Where in the World is 1960’s Otaki College teacher JC (“Snow”) Burnett ?
ARTICLE: 13 April 2015 - Contributed by former student Ron Gibbard
To acknowledge the oldest known survivor of our early teachers Ron Gibbard visited Snow in Thames in January 2015 and wrote up this resume’ of his teaching career.
Mr Burnett was Head of English at Otaki DHS/College over two periods in the 60’s. His blond hair led to students referring to him affectionately as “Snow” Burnett.
In extramural activities Snow was heavily involved with coaching both Cricket and Rugby as well as producing Dramas which were presented in the Otaki Memorial Hall. He had a wonderful command of the Queen’s English and had a string of quotes that were often used as class lines e.g. those who failed to hand in their homework were asked to write 20 lines of “Procrastination is the thief of Time !”. Snow held a number of overseas teaching positions. He ended his teaching career as Deputy Principal of Dilworth School, Auckland in 1988.
He and his wife Jean retired firstly to New Plymouth and then to Thames – “I was looking for a place to launch my boat”. Even at 84 years of age Snow is still a keen golfer.
Upon completing his M.A. degree at Victoria University in 1953 Snow attended Auckland Teachers’ College. The following year he returned to teach French, German and English at his alma mater Wellington College. He married Jean in 1957. At that time all Secondary School teachers were required to teach in a ‘country’ or rural school. They selected Suva Boys’ Grammar School in Fiji, as it followed the NZ Curriculum.
Snow returned to NZ in 1959 and, by chance, met up with an old Wellington College and Victoria University mate by the name of John Northern. The latter had taken up a position at Otaki District High School, which had opened that year and he was instrumental in persuading Snow to successfully apply for the position of HOD English there.
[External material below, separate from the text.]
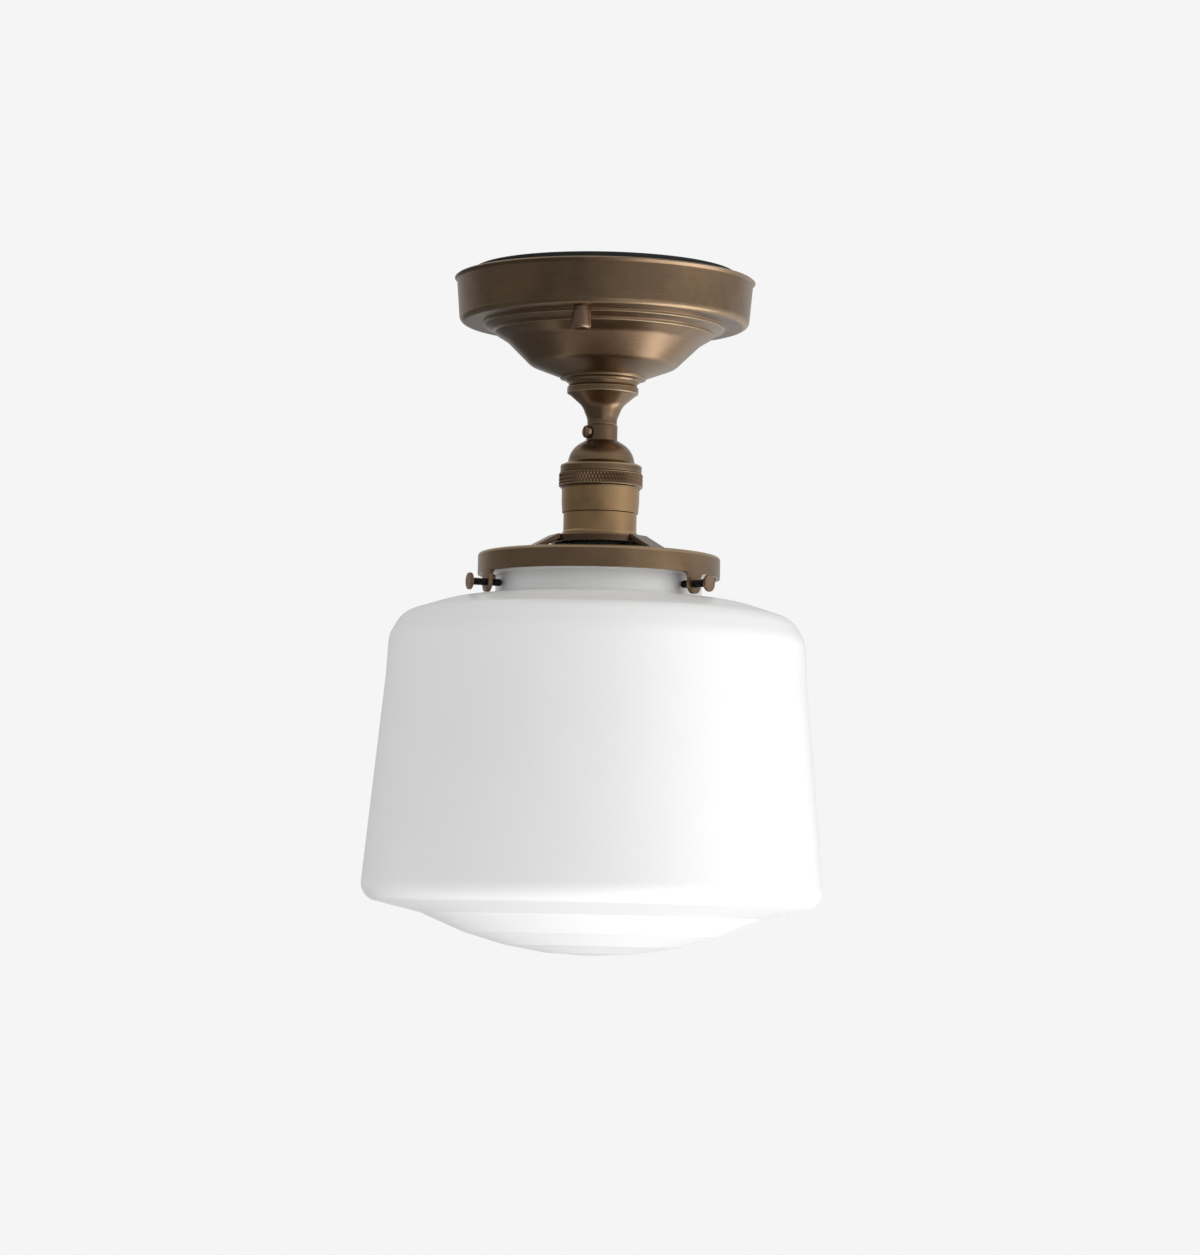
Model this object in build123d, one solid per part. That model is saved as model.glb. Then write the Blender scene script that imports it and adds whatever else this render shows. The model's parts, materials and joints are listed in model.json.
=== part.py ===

After only two years in Otaki the Education Department asked him to take up a position in Indonesia at Jakarta University. He taught post-graduate students and assisted staff members complete their theses in English.
Having been granted two years leave of absence from Otaki Snow returned to Otaki College until the end of 1966. During this period he was approached by the local Chinese spokesman Mr. Jo Gow to run weekly Wednesday English classes at the College to help improve their accuracy and fluency in spoken English. This innovation was to become a most rewarding, successful undertaking that was greatly appreciated by the Chinese community. Snow was also elected onto the Otaki Borough Council with his main brief being improving the Otaki Beach surrounds and amenities.
Late in 1966 he was offered, via the NZ Diplomatic Service, a Colombo Plan position in the Bangkok Language Institute. This entailed supporting upper-echelon Thai officials and commercial personnel. During this time he wrote a book “Readings in English for College Students – with Exercises” that was published for use in Thai Secondary Schools.
On returning to NZ in 1969 Snow became HOD English and French at Opotiki College for one year before returning to Fiji as Head of Preliminary English at the University of the South Pacific in Suva. This posting lasted for four years. In 1975 he was appointed as Head of English and French at Dilworth School in Auckland and was appointed Deputy Principal later that year. Snow remained there 14 years until his retirement from a wonderful service of teaching.
Ron Gibbard adds his own insights:
Snow Burnett was my favourite teacher for a number of reasons:
He was always calm, well-prepared and had a deep knowledge of his subject material. He loved French and taught the subject in a way that it became my favourite subject – even above Mathematics!
Snow had a wonderful way with words and developed my reading beyond Cricket and Jack London dog stories - In 1961 I had to wear formal College dress, including long grey trousers for the first time, to host the first Otaki Scholar to visit our College. On my entering his class that morning he announced “Gibbard, you are a picture of sartorial elegance”. I had to ask him what the phrase meant! Since that moment I have worked hard to expand my vocabulary.
He coached me in both rugby and cricket (more successfully in the round ball game). I am grateful for the hundreds of hours Snow, and other teachers, put in so that we could enjoy our sport at Otaki College. They were also often our only means of transport to our away games.
At my 21st birthday Snow Burnett’s speech was based on Rudyard Kipling’s poem “If”. It became a constant guideline for me in my personal life and teaching career.
In conclusion, a good teacher develops his or her student’s confidence and knowledge and lifts their horizons to the point that they will not need to rely on that teacher in their life beyond College. In doing that the teacher can become an inspiration for that student for a lifetime.
To me Snow Burnett was such a teacher.